If construction crews pull the wrong address, it means a day's work lost. If they designate too large or too vague an area over the phone, it can mean multiple trips to mark one location or wasted time marking areas without pending construction for professional utility locators, often employed or contracted by the utilities.

"Over-notification was a big problem," said Rick Pevarski, CEO of VUPS. Oftentimes, construction or utility teams would phone in survey requests to their offices, which would then transcribe them into Web form. It was to reduce these problems that VUPS published a request for proposal on mobilizing survey requests.

Sprint-Nextel and Vettro answered that proposal by proposing a simple phone-based application that uses a phone's built-in GPS to submit more exact locations (within 3 to 10 meters) directly to VUPS, cutting out the back-office middlemen and one more place for something to go wrong.

So far, the program has seen remarkable results in live trials: Participants reduced notification tickets by 8% per location request. These notification tickets are needed to identify an area for utility surveying, but bad or missing information means multiple tickets, often to clarify earlier tickets. With the extra accuracy that GPS provides, VUPS estimates that could save more than $6 million annually in ticket-handling costs alone as the program is rolled out statewide.

The precision GPS measurements, along with updated maps, have helped VUPS locators to reduce by 89% the area they must mark off, cutting down on wasted work and freeing up locators to handle more location requests per day. Similar improvements were found in several other utility protection benchmarks, such as a reduction in delayed location surveys.

"There wasn't anyone using it who said they didn't want to continue using it," Pevarksi said.

He said the focused approach VUPS took to the GPS project was a key reason it has been so successful.

When you're looking at any project, you want to build this massive thing," he admitted. "But we really boiled it down to the core: Can you submit a ticket?"

Jack Gold, founder of consultancy J.Gold Associates, agreed that the tighter the vision, the better the chance of success.

"The single biggest challenge, and the biggest problem, is defining the problem correctly," Gold said. "It's always better to do something simple and right."

It is critical that an organization make sure the final product is actually helpful to the end users, he said, which means getting input from them from the very beginning.

"They know what they do every day," he said. "What does IT know about digging ditches and building pipes?"

Vettro, which handled the mobile software component of the project, spent two weeks doing ride-alongs with end users and closely watching how they filed tickets.

"Even if we have the workflow handed to us, we sit there with a user following the process all the way from beginning to end," said JiYoung Kim, vice president of marketing with Vettro. She said this allowed them to come up with added functionality that would further simplify the process, such as allowing users to fax their tickets from the phone.

Still, Kim said, the key to success is clear: process-based goals.

"Usually, there is a red flag when customers want to boil the ocean," she said. "If you tell me you want to mobilize SAP, that doesn't tell me what the user is doing in the field, and in what order."

That focus also has the benefit of a more streamlined development process. Vettro said that after consultations, the software saw only two revisions before the final production version was ready.
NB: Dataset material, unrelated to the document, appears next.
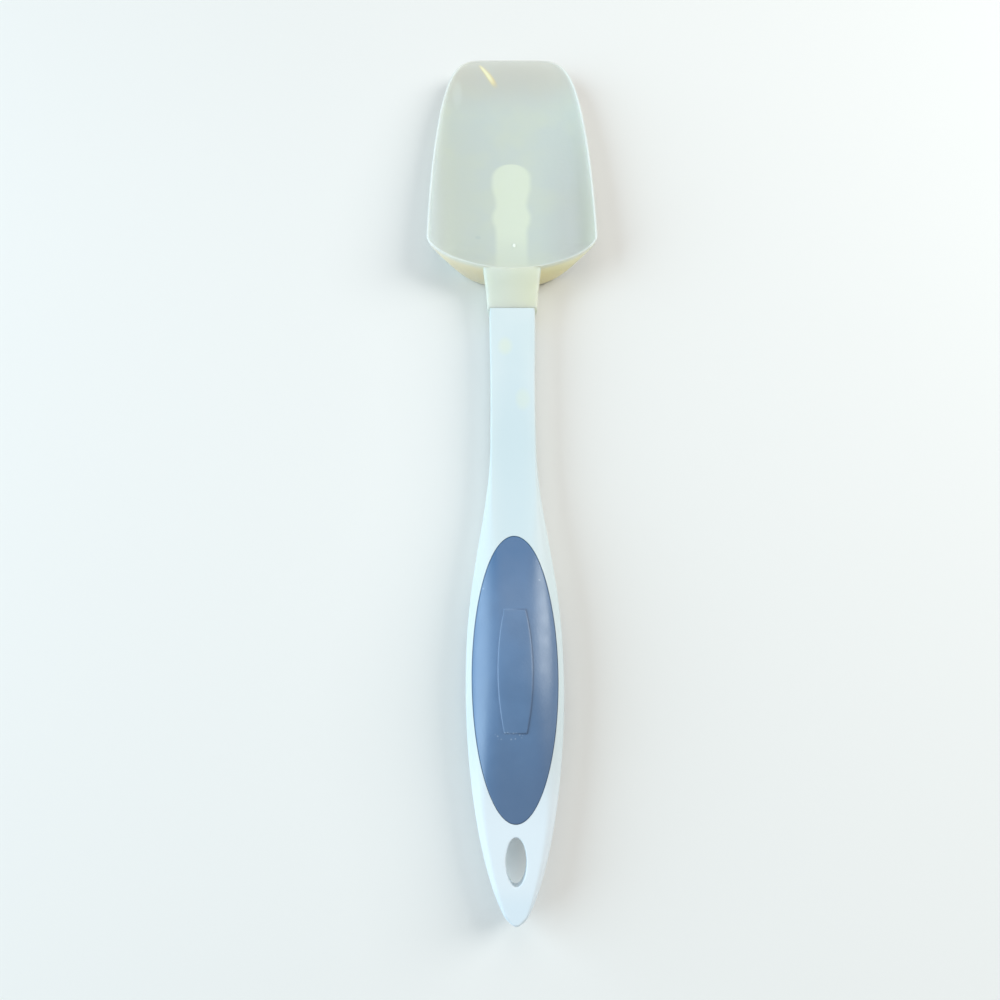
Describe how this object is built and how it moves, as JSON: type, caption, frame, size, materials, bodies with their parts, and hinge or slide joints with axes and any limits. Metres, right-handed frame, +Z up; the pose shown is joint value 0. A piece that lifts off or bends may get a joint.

Gold said a project with so few revisions was a good sign they had a clear idea of what they wanted from the beginning, which can be difficult in any mobile deployment, but particularly government-led ones.

"Often, but not always, public-sector projects are more complex simply because of all the stuff around them," he said, pointing to fickle constituencies and complex bureaucracy. "They are often prone to failure because of more cooks in the kitchen."

So far, however, this project seems to have been successful: VUPS plans to expand the program statewide, and Vettro said similar programs are now being kick-started in nine other states.